蒋遇仿佛在开车,他听见了对方那边车辆狂按喇叭的声音,蒋遇重复了遍:“苏慎,我问你在哪里?”
上安插了句话:“师兄,你尝尝这个。”
苏慎:“……”
他听见电话那端重重的喘气声。
蒋遇毫无疑问的听见了上安黎川的声音,然后他很果断的挂了电话。
这是……生气了?
苏慎放下手机,看着餐盘里的牛肉,突然回想起来,那夜从蒋家离开,他在蒋遇的车里晕倒了,然后在医院昏睡了三天。

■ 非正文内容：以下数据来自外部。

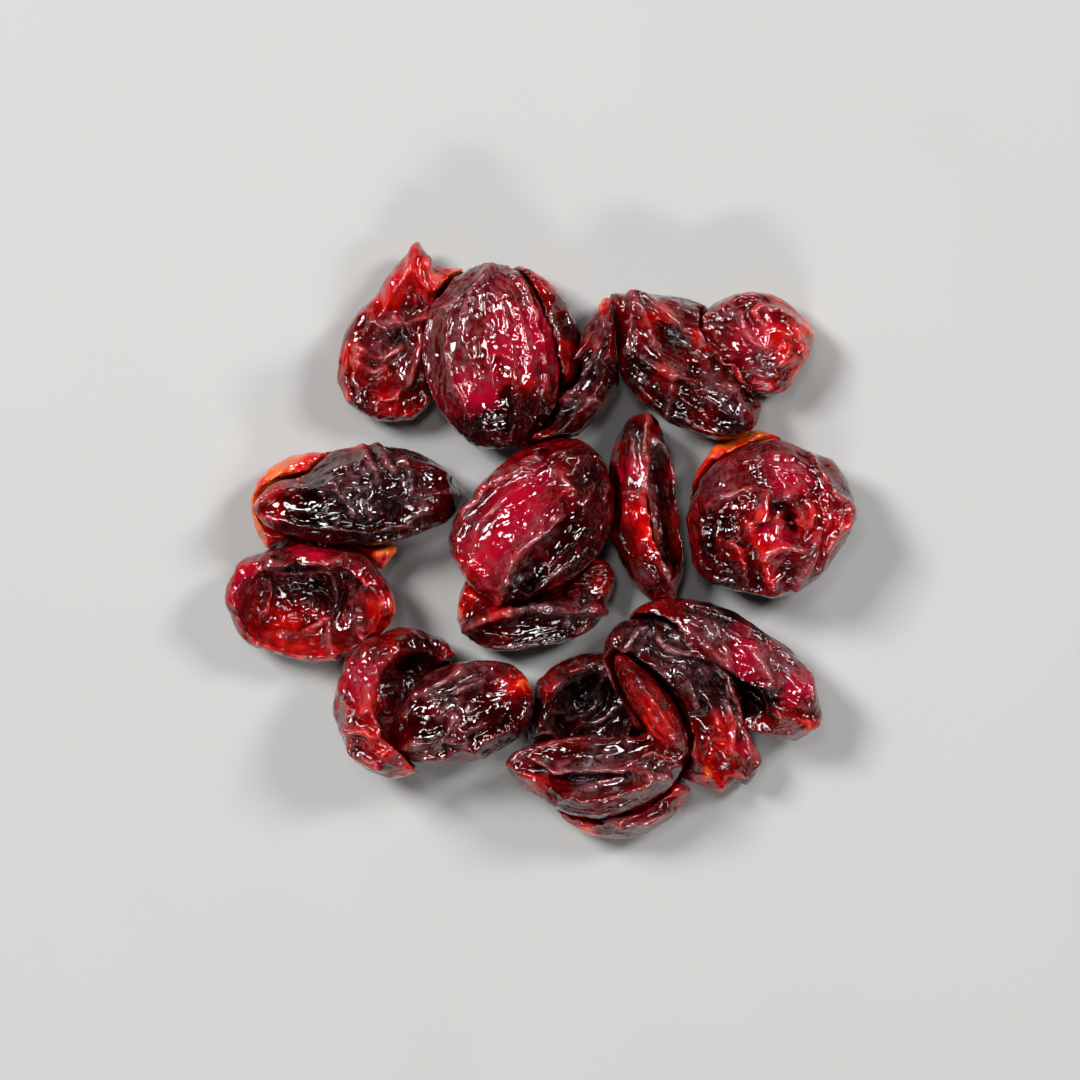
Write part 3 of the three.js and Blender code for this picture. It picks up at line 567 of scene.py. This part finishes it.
def mark_tones(mesh, points, outward, look, seed):
    """Stores what the berry's patches add to its brightness, rose, painted grey sheen and painted amber
    glow.
    """
    turned_down = np.clip((MOST_LEVEL - outward[:, 2]) / 0.5, LEAST_AMBER, 1)
    effects = np.zeros((4, len(points)))
    effects[0] = look.get("shade", 0.0)
    for kind, effect in TONES.items():
        for number, (x, y, radius) in enumerate(look.get(kind, [])):
            strength = patch_strength(points, x, y, radius, 100 * seed + number)
            # the painted amber glow of light through thin rims is strongest where the skin turns down
            if kind == "amber":
                strength *= turned_down
            effects += np.outer(effect, strength)
    for name, values in zip(("tone", "rose", "grey", "amber"), effects):
        write_value(mesh, name, np.clip(values, -1, 1))


def mark(mesh, look, seed):
    """Stores on the mesh what its finish depends on."""
    points, outward = coordinates(mesh), normals(mesh)
    mark_form(mesh, points, outward, look.get("folds", []))
    mark_tones(mesh, points, outward, look, seed)


# ---------------------------------------------------------------- finishes


FINISHES = {
    # shade: how bright the skin is, from 0, near black, to 1, orange; rose: its share of rose;
    # amber: how far it is taken past red, towards orange, as a painted glow of light through thin skin
    "rose_red_skin": dict(shade=0.40, rose=0.06, amber=0.0),
    "bright_red_skin": dict(shade=0.48, rose=0.0, amber=0.0),
    "dark_skin": dict(shade=0.24, rose=0.0, amber=0.0),
    "deep_red_skin": dict(shade=0.34, rose=0.0, amber=0.0),
    "amber_red_skin": dict(shade=0.58, rose=0.0, amber=0.07),
}


class Shader:
    """A small helper to lay out a material's nodes."""

    def __init__(self, name):
        self.material = bpy.data.materials.new(name)
        self.material.use_nodes = True
        self.tree = self.material.node_tree
        self.surface = self.tree.nodes["Principled BSDF"]

    def node(self, kind, inputs=(), **settings):
        made = self.tree.nodes.new(kind)
        for name, value in settings.items():
            setattr(made, name, value)
        for socket, value in dict(inputs).items():
            self.feed(made.inputs[socket], value)
        return made

    def feed(self, socket, value):
        if isinstance(value, bpy.types.NodeSocket):
            self.tree.links.new(value, socket)
        else:
            socket.default_value = value

    def value(self, name):
        return self.node("ShaderNodeAttribute", attribute_name=name).outputs["Fac"]

    def math(self, operation, *values, clamp=False):
        inputs = dict(enumerate(values))
        return self.node("ShaderNodeMath", inputs, operation=operation, use_clamp=clamp).outputs[0]

    def vector(self, operation, inputs):
        return self.node("ShaderNodeVectorMath", inputs, operation=operation).outputs[0]

    def spread(self, value, low, high, to_low=0.0, to_high=1.0):
        inputs = {"Value": value, 1: low, 2: high, 3: to_low, 4: to_high}
        return self.node("ShaderNodeMapRange", inputs).outputs[0]

    def ramp(self, value, stops):
        made = self.node("ShaderNodeValToRGB", {"Fac": value})
        elements = made.color_ramp.elements
        while len(elements) < len(stops):
            elements.new(0.5)
        for element, (place, colour) in zip(elements, stops):
            element.position = place
            element.color = (*colour, 1)
        return made.outputs["Color"]

    def mix(self, share, first, second):
        made = self.node("ShaderNodeMix", data_type="RGBA")
        self.feed(made.inputs["Factor"], share)
        for socket, colour in ((6, first), (7, second)):
            self.feed(made.inputs[socket], (*colour, 1) if isinstance(colour, tuple) else colour)
        return made.outputs[2]

    def noise(self, place, scale, detail, distortion=0.0):
        inputs = {"Vector": place, "Scale": scale, "Detail": detail, "Distortion": distortion}
        return self.node("ShaderNodeTexNoise", inputs).outputs["Fac"]


SKIN_COLOURS = [
    # (brightness, colour), from near black to orange
    (0.00, (0.003, 0.0001, 0.0001)),
    (0.22, (0.021, 0.0001, 0.0001)),
    (0.45, (0.090, 0.0003, 0.0003)),
    (0.66, (0.280, 0.0008, 0.0009)),
    (0.84, (0.500, 0.0060, 0.0015)),
    (1.00, (0.620, 0.0900, 0.0040)),
]
# rose: partly the skin's own rose tone, partly a painted pink sheen
ROSE = (0.265, 0.0018, 0.015)
PAINTED_SHEEN = (0.105, 0.042, 0.049)  # a painted sheen: the lamps' broad reflection on the skin, painted into its colour
PAINTED_CREST_HIGHLIGHT = (0.350, 0.140, 0.150)  # a painted highlight along the crests of ridges
BLOTCHES, SPECKS = 420, 1700  # scales of the noise in the colour, per metre
FACETS_PER_METRE = 1100  # the small flat faces of the bump
BENDS_PER_METRE = 900  # how often the borders of those facets wander
BEND_SIZE = 0.0006  # how far, in metres
FACET_TILT = 0.6  # how strongly those facets are tilted
THIN_LIGHT, SWELL_LIGHT = 0.24, 0.16  # how much brighter skin is painted where it is thin, as light shining through, and where it swells, as painted light on bulges and painted shade in hollows
SPECK_LIGHT, BLOTCH_LIGHT = 0.07, 0.12  # how far the noise makes it brighter or darker
RED_LIMIT = 0.80  # the brightest that skin gets without amber
ROSE_SHARE = 0.7  # how much of its colour a rose patch takes over
CREST_HIGHLIGHT_SHARE = 0.08  # how much the painted highlight lightens the finest crests
SHEEN_ROUGHNESS = 0.12  # how much rougher the skin is where the grey sheen is painted


def brightness(shader, blotch, speck, shade, amber):
    """Painted light and shade: brighter where the skin is thin, as light shining through it, brighter where
    it swells and darker in its hollows, moved by its patches, mottled throughout, and taken past red by a
    painted amber glow.
    """
    # painted light shining through thin skin
    thin = shader.math("POWER", shader.value("thin"), 3.0)
    level = shader.math("MULTIPLY_ADD", thin, THIN_LIGHT, shade)
    level = shader.math("ADD", level, shader.value("tone"))
    # painted light on the swellings and painted shade in the hollows
    level = shader.math("MULTIPLY_ADD", shader.value("swell"), SWELL_LIGHT, level)
    level = shader.math("ADD", level, shader.spread(speck, 0.3, 0.7, -SPECK_LIGHT, SPECK_LIGHT))
    level = shader.math("ADD", shader.spread(blotch, 0.3, 0.7, -BLOTCH_LIGHT, BLOTCH_LIGHT), level)
    # past red only by the finish's amber, a painted glow of light through thin skin
    level = shader.math("ADD", shader.math("MINIMUM", level, RED_LIMIT), amber)
    # amber patches: a painted orange glow of light through thin rims, broken into blotches
    glow = shader.spread(blotch, 0.38, 0.62, 0.08, 0.36)
    glow = shader.math("MULTIPLY", shader.value("amber"), glow)
    return shader.math("ADD", glow, level, clamp=True)


def painted_sheen_share(shader, blotch, speck):
    """The share of painted grey sheen, a reflection of the lamps, broken up into flecks."""
    flecks = shader.math("MULTIPLY", shader.spread(speck, 0.42, 0.60), shader.spread(blotch, 0.38, 0.58))
    return shader.math("MULTIPLY", shader.value("grey"), shader.spread(flecks, 0.0, 1.0, 0.04, 0.75))


def skin_colour(shader, level, sheen, speck, rose):
    """Red by brightness, with rose, a painted grey sheen and painted highlights along the ridges over it.
    """
    colour = shader.ramp(level, SKIN_COLOURS)
    rosy = shader.math("MULTIPLY_ADD", shader.value("rose"), ROSE_SHARE, rose, clamp=True)
    colour = shader.mix(rosy, colour, ROSE)
    # painted sheen: the lamps' reflection mixed into the colour
    colour = shader.mix(sheen, colour, PAINTED_SHEEN)
    # painted highlights along the listed ridges and on the finest crests
    ridge = shader.math("MULTIPLY", shader.value("ridge"), shader.spread(speck, 0.42, 0.60, 0.02, 0.22))
    crest = shader.spread(shader.value("crest"), 0.5, 1.0)
    ridge = shader.math("MULTIPLY_ADD", crest, CREST_HIGHLIGHT_SHARE, ridge)
    return shader.mix(ridge, colour, PAINTED_CREST_HIGHLIGHT)


def facet_bump(shader, place):
    """Small flat faces, each tilted its own way, with crooked borders."""
    bend = shader.node("ShaderNodeTexNoise", {"Vector": place, "Scale": BENDS_PER_METRE, "Detail": 0.0})
    bend = shader.vector("SCALE", {0: bend.outputs["Color"], "Scale": BEND_SIZE})
    bent = shader.vector("ADD", {0: place, 1: bend})
    cells = shader.node("ShaderNodeTexVoronoi", {"Vector": bent, "Scale": FACETS_PER_METRE})
    tilt = shader.vector("SUBTRACT", {0: cells.outputs["Color"], 1: (0.5, 0.5, 0.5)})
    away = shader.vector("SUBTRACT", {0: bent, 1: cells.outputs["Position"]})
    height = shader.node("ShaderNodeVectorMath", {0: tilt, 1: away}, operation="DOT_PRODUCT")
    bump = {"Strength": FACET_TILT, "Distance": 1.0, "Height": height.outputs["Value"]}
    return shader.node("ShaderNodeBump", bump).outputs[0]


def skin_finish(name, shade, rose, amber):
    """Glossy fruit skin."""
    shader = Shader(name)
    place = shader.node("ShaderNodeTexCoord").outputs["Object"]
    blotch = shader.noise(place, BLOTCHES, 4, 0.8)
    speck = shader.noise(place, SPECKS, 3, 0.4)
    level = brightness(shader, blotch, speck, shade, amber)
    # the share of painted sheen
    sheen = painted_sheen_share(shader, blotch, speck)
    surface = shader.surface
    shader.feed(surface.inputs["Base Color"], skin_colour(shader, level, sheen, speck, rose))
    gloss = shader.spread(blotch, 0.35, 0.65, 0.04, 0.08)
    gloss = shader.math("MULTIPLY_ADD", sheen, SHEEN_ROUGHNESS, gloss)
    shader.feed(surface.inputs["Roughness"], gloss)
    shader.feed(surface.inputs["Normal"], facet_bump(shader, place))
    surface.inputs["Specular IOR Level"].default_value = 0.45
    surface.inputs["Coat Weight"].default_value = 0.45
    surface.inputs["Coat Roughness"].default_value = 0.02
    return shader.material


def floor_finish():
    shader = Shader("pale_floor")
    place = shader.node("ShaderNodeTexCoord").outputs["Object"]
    mottle = shader.noise(place, 40, 2)
    colour = shader.mix(mottle, (0.325, 0.322, 0.315), (0.345, 0.342, 0.335))
    shader.feed(shader.surface.inputs["Base Color"], colour)
    shader.surface.inputs["Roughness"].default_value = 0.7
    return shader.material


# ---------------------------------------------------------------- the scene


def build_berry(name, node, look, seed, finish):
    """Puts a crumpled skin in the place of the node's plain solid."""
    mesh = modified(joined_copy(node), "REMESH", mode="VOXEL", voxel_size=PITCH)
    mesh = crumpled(mesh, look, seed)
    mark(mesh, look, seed)
    set_coordinates(mesh, coordinates(mesh) * METRES)
    mesh.polygons.foreach_set("use_smooth", np.ones(len(mesh.polygons), bool))
    mesh.materials.clear()
    mesh.materials.append(finish)
    skin = bpy.data.objects.new("skin_" + name, mesh)
    bpy.context.scene.collection.objects.link(skin)
    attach(skin, "root")
    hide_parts("cranberry_" + name)


def add_floor():
    bpy.ops.mesh.primitive_plane_add(size=3.0, location=(0, 0, 0))
    floor = bpy.context.object
    floor.name = "floor"
    floor.data.materials.append(floor_finish())


def add_light(name, size, power, place):
    """A rectangular lamp that is aimed at the cluster's middle."""
    data = bpy.data.lights.new(name, "AREA")
    data.shape = "RECTANGLE"
    data.size, data.size_y = size
    data.energy = power
    lamp = bpy.data.objects.new(name, data)
    lamp.location = place
    lamp.rotation_euler = (-Vector(place)).to_track_quat("-Z", "Y").to_euler()
    bpy.context.scene.collection.objects.link(lamp)


def add_studio():
    """Four soft lamps, two of them to the sides, and a very dim room."""
    add_light("key_left", (0.14, 0.17), 3.8, (-0.30, 0.20, 0.42))
    add_light("key_right", (0.11, 0.14), 2.2, (0.32, 0.20, 0.38))
    add_light("low_front", (0.18, 0.05), 1.3, (0.05, -0.40, 0.32))
    add_light("overhead", (0.15, 0.12), 1.2, (-0.08, 0.16, 0.80))
    world = bpy.data.worlds.new("studio")
    world.use_nodes = True
    background = world.node_tree.nodes["Background"]
    background.inputs["Color"].default_value = (0.9, 0.92, 1.0, 1)
    background.inputs["Strength"].default_value = 0.01
    bpy.context.scene.world = world


def add_camera():
    """Straight above the cluster's middle, as in the photo."""
    data = bpy.data.cameras.new("camera")
    data.lens = 200
    data.sensor_width = 36
    camera = bpy.data.objects.new("camera", data)
    camera.location = (0, 0, 0.45)
    bpy.context.scene.collection.objects.link(camera)
    bpy.context.scene.camera = camera


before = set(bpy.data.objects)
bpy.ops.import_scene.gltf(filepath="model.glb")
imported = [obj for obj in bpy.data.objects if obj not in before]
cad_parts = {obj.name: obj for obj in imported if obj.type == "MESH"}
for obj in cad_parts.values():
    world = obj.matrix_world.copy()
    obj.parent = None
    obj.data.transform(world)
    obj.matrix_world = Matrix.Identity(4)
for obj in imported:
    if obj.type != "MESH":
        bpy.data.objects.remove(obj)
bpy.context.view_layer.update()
noise.seed_set(NOISE_SEED)
finishes = {name: skin_finish(name, **finish) for name, finish in FINISHES.items()}
for seed, (name, look) in enumerate(BERRIES.items(), start=1):
    build_berry(name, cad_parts["cranberry_" + name], look, seed, finishes[look["slot"]])
add_floor()
add_studio()
add_camera()
bpy.context.scene.view_settings.view_transform = "Standard"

当时蒋遇出门前焖了一锅牛肉,等他出院回家已经彻底不能吃了。
据说期间逸扬帆带着慕白来看他,只是他还在昏迷中,这些还是蒋遇描述给他听的。
他刚醒来那会儿,脑袋不大灵光,还反问蒋遇,“逸扬帆是谁?”
蒋遇惊疑不定的看着他,还以为他傻了。
在蒋遇挂断电话的十分钟后,手机再次响了起来。
来电依然是“蒋遇”。
苏慎迟疑着接通,“怎么了?”
“我在门口。”
苏慎匆忙从座位上站了起来,从餐厅的透明玻璃向外间看去,大门口已经靠停了的车正在亮着双闪。